Notaire Cannot Ignore 'Catastrophe Naturelle'
Tuesday 11 July 2017
Sellers who deceived a buyer over the condition of their property successfully sue the notaire for negligence!
It is a tale that began in 2003, in the commune of Saignan (Vaucluse) when a couple sold their property to a buyer for €203,000.
The price was around €50,000 less than the market value due to the presence of visible cracks in the structure of the property, a defect the buyer, himself a builder, considered he would be able to rectify.
However, in a short space of time the condition of the property deteriorated significantly, resulting in a legal case being brought by the buyer. The local tribunal appointed a independent expert who considered that the property was not fit for habitation, and estimated the costs of remedial works at €200,000.
Also produced in court was a geological report commissioned by the local council in 1999, which lead the following year to a ‘catastrophe naturelle’ (natural disaster) being declared in the commune, due to drought conditions that had occurred. The declaration of a ‘catastrophe naturelle’ triggers the right to an insurance claim for remedial works.
The property in question was mentioned in the report, where the appearance of cracks was noted and with a recommendation that works to the foundations be carried out. These works were never carried out by the owners.

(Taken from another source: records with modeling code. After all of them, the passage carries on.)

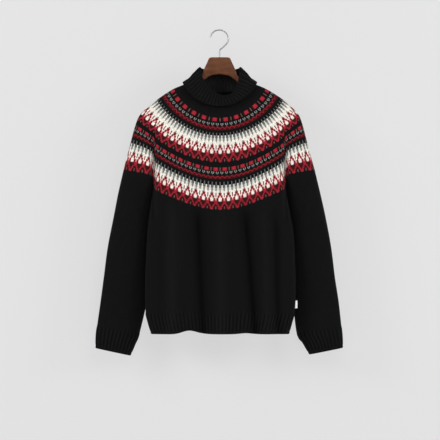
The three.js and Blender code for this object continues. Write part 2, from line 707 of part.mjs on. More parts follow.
// A loft along X: a rounded upright section at each station, and flat tips.
function addWood() {
  const half = woodStations();
  const mirrored = half.slice(1).reverse().map((station) => ({ ...station, x: -station.x }));
  const stations = [...mirrored, ...half];
  const positions = stations.flatMap(({ x, top, bottom }) => {
    const side = WOOD_THICKNESS / 2;
    const round = Math.min(WOOD_BEVEL, (top - bottom) / 3);
    const corner = WOOD_CORNER * round;
    const back = [
      [side - round, top],
      [side - corner, top - corner],
      [side, top - round],
      [side, bottom + round],
      [side - corner, bottom + corner],
      [side - round, bottom],
    ];
    const front = [...back].reverse().map(([y, z]) => [-y, z]);
    return [...back, ...front].flatMap(([y, z]) => [x, y, z]);
  });
  const size = positions.length / (3 * stations.length);
  const faces = [];
  for (let i = 0; i < stations.length - 1; i += 1) {
    joinRings(faces, i * size, (i + 1) * size, size);
  }
  const last = (stations.length - 1) * size;
  for (let i = 1; i < size - 1; i += 1) {
    faces.push(0, i + 1, i, last, last + i, last + i + 1);
  }
  addMesh("hanger_wood", facingOut(positions, faces), COLOURS.wood);
}

// The wire runs from its tip on the left over the top, and back under to the stem in the wood.
function addHook() {
  const centreZ = HOOK_WIRE / 2 - HOOK_RADIUS;
  const bend = evenLevels(HOOK_BEND.tip, HOOK_BEND.end, HOOK_BEND.steps).map((degrees) => {
    const turn = THREE.MathUtils.degToRad(degrees);
    const x = HOOK_CENTRE_X + HOOK_RADIUS * Math.cos(turn);
    return new THREE.Vector3(x, 0, centreZ + HOOK_RADIUS * Math.sin(turn));
  });
  const foot = { x: 0, z: WOOD_HEAD[0].top + SEAM };
  const stem = [...HOOK_STEM, foot].map(({ x, z }) => new THREE.Vector3(x, 0, z));
  const path = new THREE.CatmullRomCurve3([...bend, ...stem], false, "centripetal");
  const turns = evenLevels(0, 2 * Math.PI, WIRE_SIDES).slice(0, -1);
  const radius = HOOK_WIRE / 2;
  const section = turns.map((turn) => new THREE.Vector2(radius * Math.cos(turn), radius * Math.sin(turn)));
  const wire = new THREE.ExtrudeGeometry(new THREE.Shape(section), { steps: WIRE_STEPS, extrudePath: path });
  addMesh("hanger_hook", wire, COLOURS.chrome);
}

addCollar();
addYoke();
addBodyPanel("front", Math.PI, -1);
addBodyPanel("back", 0, 1);
addSleeve("left", -1);
addSleeve("right", 1);
addLabel();
addWood();
addHook();

export default jumper;
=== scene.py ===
# Looks of the fair isle jumper on its hanger. Sizes are in millimetres until a mesh is made, and the
# forms repeat the named sizes and tables of the part's source, with finer steps and creases.

import math

import bpy
import numpy as np
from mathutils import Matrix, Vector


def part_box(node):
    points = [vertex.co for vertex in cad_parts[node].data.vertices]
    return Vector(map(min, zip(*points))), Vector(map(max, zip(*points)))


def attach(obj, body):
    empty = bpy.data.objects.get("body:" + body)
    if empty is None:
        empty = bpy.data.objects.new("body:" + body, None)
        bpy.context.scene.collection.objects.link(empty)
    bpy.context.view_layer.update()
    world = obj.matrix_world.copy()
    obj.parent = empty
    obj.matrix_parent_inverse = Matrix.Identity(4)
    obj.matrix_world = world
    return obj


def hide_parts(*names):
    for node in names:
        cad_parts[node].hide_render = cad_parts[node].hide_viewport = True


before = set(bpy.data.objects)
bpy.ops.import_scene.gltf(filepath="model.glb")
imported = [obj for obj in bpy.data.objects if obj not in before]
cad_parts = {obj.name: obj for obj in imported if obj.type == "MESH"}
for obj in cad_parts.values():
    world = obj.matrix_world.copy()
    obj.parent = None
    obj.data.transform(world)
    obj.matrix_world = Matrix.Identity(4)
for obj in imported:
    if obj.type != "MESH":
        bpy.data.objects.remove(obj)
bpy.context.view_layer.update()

MM = 0.001
WALL = 2.6
RIB_RISE = 1.2
COLLAR_LAYER_GAP = 1.3
COLLAR_RIBS = 48
COLLAR_EDGE = 0.014
COLLAR_SIDE_REACH = 2.2
COLLAR_FLARE = 4
HEM_RIBS_A_SIDE = 44
CUFF_RIBS = 24
HEM_SEAM_Z = -773
HEM_EDGE_Z = -833
STITCH = 2.8
ROW = 2.4

HOOK_WIRE = 3.6
HOOK_RADIUS = 25
WOOD_TOP_Z = -73
WOOD_THICKNESS = 13
ARM_ROOT_X = 49
ARM_TIP_X = 191
ARM_HEIGHT = 20
ARM_TIP_HEIGHT = 13
CLOTH_CLEARANCE = 2.4
CAD_WALL = 3
WOOD_HEAD = (
    (0, -73, -120),
    (22, -73, -123),
    (28.5, -75.5, -126),
    (35, -89, -130),
    (42, -104, -135),
    (49, -121, -141),
    (72, -142, -162),
)


def table(columns, *rows):
    names = columns.split()
    return {name: np.array([row[i] for row in rows], float) for i, name in enumerate(names)}


YOKE = table(
    "at left right sideZ frontZ backZ bow lean fold notch step front back",
    (-0.3, 51, 54, -101, -176, -108, 0.42, 20, 36, 0, 0, 33, 25),
    (-0.15, 68, 71, -121, -192, -138, 0.55, 10, 50, 0, 0, 37, 29),
    (0, 86, 88, -142, -206, -168, 0.7, 0, 64, 0, 0, 40, 33),
    (0.13, 129, 130, -161, -244, -206, 0.75, 0, 95, 0, 0, 42, 37),
    (0.3, 176, 179, -193, -294, -258, 0.8, 0, 140, 0, 0, 44, 40),
    (0.45, 215, 214, -228, -337, -303, 0.9, 0, 168, 3, 4, 46, 42),
    (0.57, 229, 226, -256, -371, -340, 1.05, 0, 177, 9, 12, 47, 44),
    (0.78, 246, 242, -317, -430, -402, 1.3, 0, 180, 19, 24, 48, 46),
    (1, 264, 261.5, -385, -492, -465, 1.5, 0, 181, 26, 32, 48, 47),
)
BODY = table(
    "z left right front back",
    (-400, 181, 181, 48, 47),
    (-476, 192, 191, 48, 47),
    (-545, 198, 202, 46, 46),
    (-621, 202, 207, 44, 44),
    (-712, 205, 209, 42, 42),
    (-773, 203, 206, 40, 40),
    (-803, 196, 198, 38, 38),
    (-833, 187, 190, 36, 36),
)
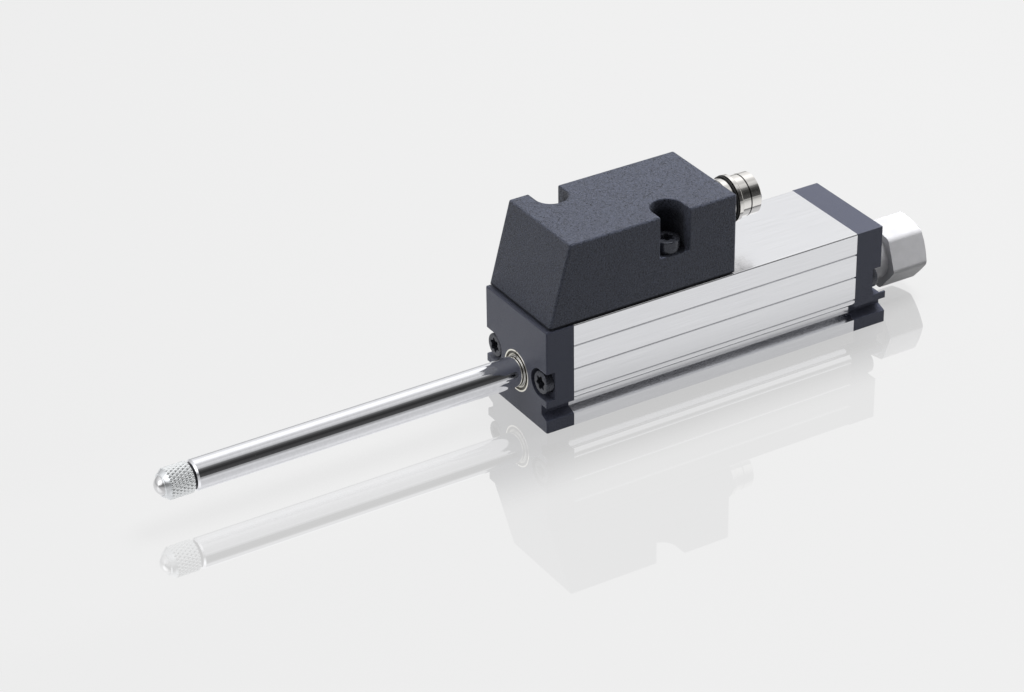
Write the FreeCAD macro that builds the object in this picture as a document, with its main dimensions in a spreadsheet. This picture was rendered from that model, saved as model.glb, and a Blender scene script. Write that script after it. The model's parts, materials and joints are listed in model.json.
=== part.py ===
import FreeCAD, Part
import math
import os
import re
import Sketcher

# Spring-return linear potentiometer, in millimetres.
# X runs along the push rod, from the ball tip (-X) to the rear plug (+X).
# Z is up. The origin is the middle of the housing's flat underside.

doc = FreeCAD.newDocument("linear_potentiometer")

# Driving sizes. A height is measured from the underside, unless the name says otherwise.
# A name that ends in _x is a distance behind the housing's front face.
SIZES = {
    # Housing section
    "body_width": 18.0,
    "body_height": 18.0,
    "profile_length": 54.0,
    "front_cap_length": 5.0,
    "rear_cap_length": 5.0,
    "rear_ledge": 1.15,
    "ledge_lip": 0.25,
    "ledge_rib": 0.3,
    "foot_height": 2.1,
    "groove_height": 2.4,
    "groove_depth": 1.65,
    "groove_slant": 0.65,
    "lip_round": 1.1,
    "edge_round": 0.25,
    "rod_height": 7.0,
    "cavity_radius": 4.6,
    "roof_wall": 2.6,
    # Lines and flutes on the profile's sides
    "first_line": 5.9,
    "line_pitch": 4.15,
    "line_width": 0.36,
    "line_depth": 0.25,
    "flute_depth": 0.18,
    "flute_margin": 0.36,
    # Screws of the end caps
    "cap_screw_side": 6.85,
    "cap_screw_height": 8.15,
    "cap_head_radius": 1.95,
    "cap_head_height": 1.4,
    "cap_recess_radius": 2.45,
    "cap_recess_depth": 1.57,
    "cap_thread_length": 6.0,
    "screw_radius": 1.25,
    "thread_core_radius": 1.05,
    "screw_hole_gap": 0.12,
    "screw_bevel": 0.25,
    "head_round": 0.25,
    "star_radius": 1.25,
    "star_waist": 0.9,
    "star_depth": 0.7,
    # Push rod and its bush
    "rod_radius": 2.5,
    "rod_reach": 56.8,
    "rod_round": 0.3,
    "rod_bore_radius": 1.7,
    "rod_web": 1.5,
    "stroke": 30.0,
    "running_gap": 0.03,
    "bush_wall": 0.97,
    "bush_mouth": 0.1,
    "bush_rim": 0.25,
    "bush_lip": 0.25,
    "bush_dish": 0.3,
    "bush_slit": 0.2,
    "hub_gap": 0.1,
    "front_hub_length": 3.0,
    "buffer_length": 1.0,
    "buffer_inset": 0.6,
    "buffer_gap": 0.3,
    "stop_play": 0.1,
    "end_play": 0.7,
    "rear_hub_clearance": 0.5,
    # Retaining rings
    "ring_thickness": 0.6,
    "ring_radius": 3.7,
    "ring_seat_depth": 0.4,
    "ring_play": 0.03,
    "ring_opening": 60.0,
    "rod_tail": 0.9,
    # Wiper carriage and contact strip
    "carriage_length": 11.9,
    "carriage_gap": 0.25,
    "carriage_top": 11.6,
    "strip_thickness": 0.2,
    "strip_length": 5.0,
    "strip_width": 6.4,
    "finger_width": 1.2,
    "finger_reach": 4.2,
    "finger_ramp": 2.9,
    "finger_crown": 0.4,
    "finger_dip": 0.6,
    "finger_gap": 0.1,
    "stake_radius": 0.5,
    "stake_height": 0.5,
    "stake_spacing": 3.2,
    # Resistance element
    "element_width": 10.8,
    "element_thickness": 1.0,
    "element_height": 13.6,
    "element_play": 0.05,
    "element_end_gap": 0.1,
    "track_spacing": 4.4,
    "track_width": 1.6,
    "track_thickness": 0.08,
    "track_margin": 3.0,
    # Return spring and its guide
    "wire_radius": 0.15,
    "coil_radius": 1.25,
    "coil_pitch": 3.6,
    "spring_play": 0.02,
    "guide_radius": 0.8,
    "guide_bevel": 0.4,
    "guide_overlap": 13.0,
    "guide_hold": 12.0,
    # Tip
    "stud_radius": 1.25,
    "stud_length": 5.4,
    "stud_extra": 0.4,
    "tip_neck_radius": 1.9,
    "tip_neck_length": 0.6,
    "sleeve_radius": 2.5,
    "sleeve_bevel": 0.25,
    "cone_start": 4.3,
    "rim_start": 4.95,
    "rim_radius": 1.95,
    "rim_bevel": 0.12,
    "ball_radius": 1.7,
    "ball_gap": 0.02,
    "ball_centre": 4.45,
    "rim_proud": 0.7,
    # Rear plug
    "plug_thread_radius": 3.6,
    "neck_radius": 4.0,
    "neck_length": 5.5,
    "neck_gap": 0.3,
    "hex_across": 10.0,
    "hex_length": 7.1,
    "hex_turn": 10.0,
    "hex_corner_round": 1.0,
    "hex_face_radius": 4.5,
    "hex_chamfer": 0.4,
    # Hood
    "hood_front_x": 0.67,
    "hood_length": 34.5,
    "hood_width": 17.84,
    "hood_height": 13.75,
    "hood_lean": 3.74,
    "hood_round": 0.4,
    "hood_wall": 1.3,
    "hood_shoulder": 0.7,
    "hood_roof": 1.75,
    "gasket_thickness": 0.3,
    "gasket_inset": 0.6,
    "pocket_radius": 2.75,
    "pocket_floor": 6.5,
    "pocket_round": 0.45,
    "pocket_edge_round": 0.2,
    "tower_wall": 1.2,
    "hood_screw_side": 6.5,
    "near_screw_x": 23.65,
    "far_screw_x": 10.65,
    "hood_head_radius": 2.1,
    "hood_head_height": 2.0,
    "hood_thread_length": 2.2,
    "hood_thread_extra": 0.3,
    # Board and wires in the hood
    "board_thickness": 1.0,
    "board_depth": 3.3,
    "board_play": 0.1,
    "board_front_gap": 1.3,
    "board_rear_gap": 0.6,
    "chip_length": 5.0,
    "chip_width": 4.0,
    "chip_height": 1.2,
    "chip_gap": 3.0,
    "part_length": 2.0,
    "part_width": 1.25,
    "part_height": 0.8,
    "part_gap": 0.2,
    "part_pitch": 2.4,
    "window_x": 14.5,
    "window_length": 6.0,
    "window_width": 6.0,
    "lead_radius": 0.35,
    "lead_pitch": 1.8,
    # Connector
    "connector_height": 7.7,
    "barrel_radius": 3.5,
    "barrel_length": 8.8,
    "barrel_bevel": 0.2,
    "barrel_line_at": 6.67,
    "barrel_line_width": 0.2,
    "barrel_line_depth": 0.2,
    "base_radius": 3.6,
    "seal_at": 3.65,
    "seal_wire": 0.3,
    "seal_inset": 0.06,
    "collar_radius": 3.96,
    "collar_length": 0.75,
    "collar_bevel": 0.15,
    "shank_radius": 3.0,
    "shank_length": 4.4,
    "shank_gap": 0.05,
    "insert_radius": 2.4,
    "insert_front": 3.6,
    "socket_radius": 2.85,
    "pin_radius": 0.4,
    "pin_bevel": 0.2,
    "pin_spread": 0.95,
    "pin_front": 7.7,
    "pin_back": 1.2,
    "nut_across": 8.0,
    "nut_length": 2.0,
    "bend_radius": 0.9,
    "bend_step": 1.4,
}

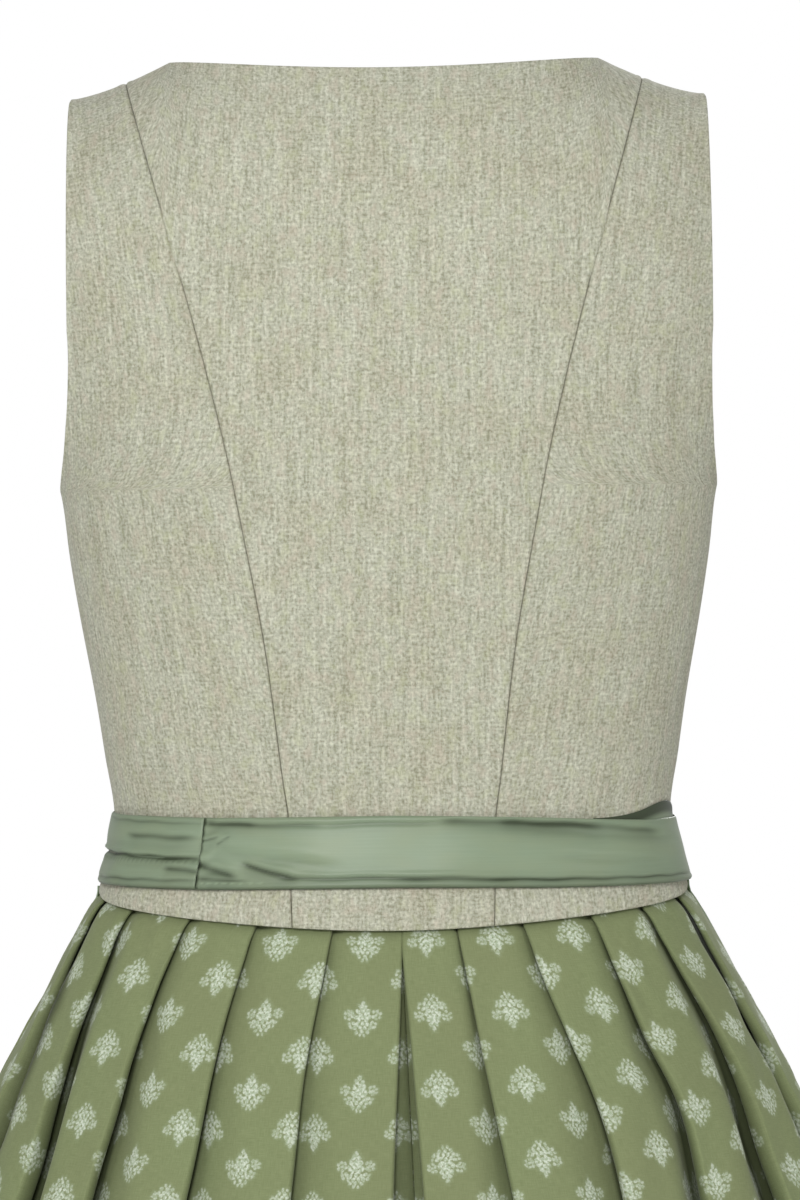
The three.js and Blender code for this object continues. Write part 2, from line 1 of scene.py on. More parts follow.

Neither the declaration of the natural disaster or the technical report were disclosed to the buyer or the notaire by the sellers, who choose instead to present a report from 1989, which stated that the cracks did not present a threat to the stability of the property.
Initially, a local court sitting in Avignon ruled in favour of the sellers, on the grounds that the price of the property was sold below market value, the cracks were visibly apparent, and the buyer was himself a building professional.
The buyer successfully appealed the decision, with the court ruling that, although there was no dispute about the existence of the cracks, the fact the sellers had hidden the fact that the property was still moving constituted a fraud.
As a result, the court ordered the seller to pay the buyer €200,000 for remedial works as well as €40,000 in damages.
However, unbowed and unashamed, the sellers decided to sue the notaire for failing in their duty of care in not making their own enquiries relating to the catastrophe naturelle, which they should have brought to the attention of the buyer.
Although the lower court threw out the case, the sellers appealed the decision, with the Court of Appeal sitting in Nimes finding in their favour.
The court ruled that whilst the sellers had lied to the buyer and the notaire, this by itself did not exonerate the notaire of their own professional responsibility to make all search enquiries on the property, stating:
« La SCP des notaires, dont le siège est situé à Apt, soit à quelques kilomètres de Saignon, ne pouvait ignorer la publication de l’arrêté interministériel du 27 novembre 2000, relayé qui plus est par la presse locale, et il devait en informer les parties par une mention ou une annexion à l’acte de vente, comme il l’a fait pour l’état parasitaire de l’immeuble, le diagnostic amiante et la sécurité de la piscine attenante ».
The court ordered that the notaires pay damages amounting to 50% of the penalty imposed on the sellers, amounting to €138,000.
Although the notaires appealed the decision to the Cour de Cassation the ruling was upheld, with the court ruling that the notaire was obliged to verify the statements of the seller, stating:
« le notaire est tenu de vérifier, par toutes investigations utiles, spécialement lorsqu’il existe une publicité légale, les déclarations faites par le vendeur et qui, par leur nature ou leur portée juridique, conditionnent la validité ou l’efficacité de l’acte qu’il dresse »
Ed: Since 2006, for properties in a 'risk' area, sellers have been obliged to obtain an official report on any natural disasters that may have been declared in the area/on the property, which notaires are obliged to bring to the attention of the buyer as part of the contract process. It is also now an obligation that applies to landlords.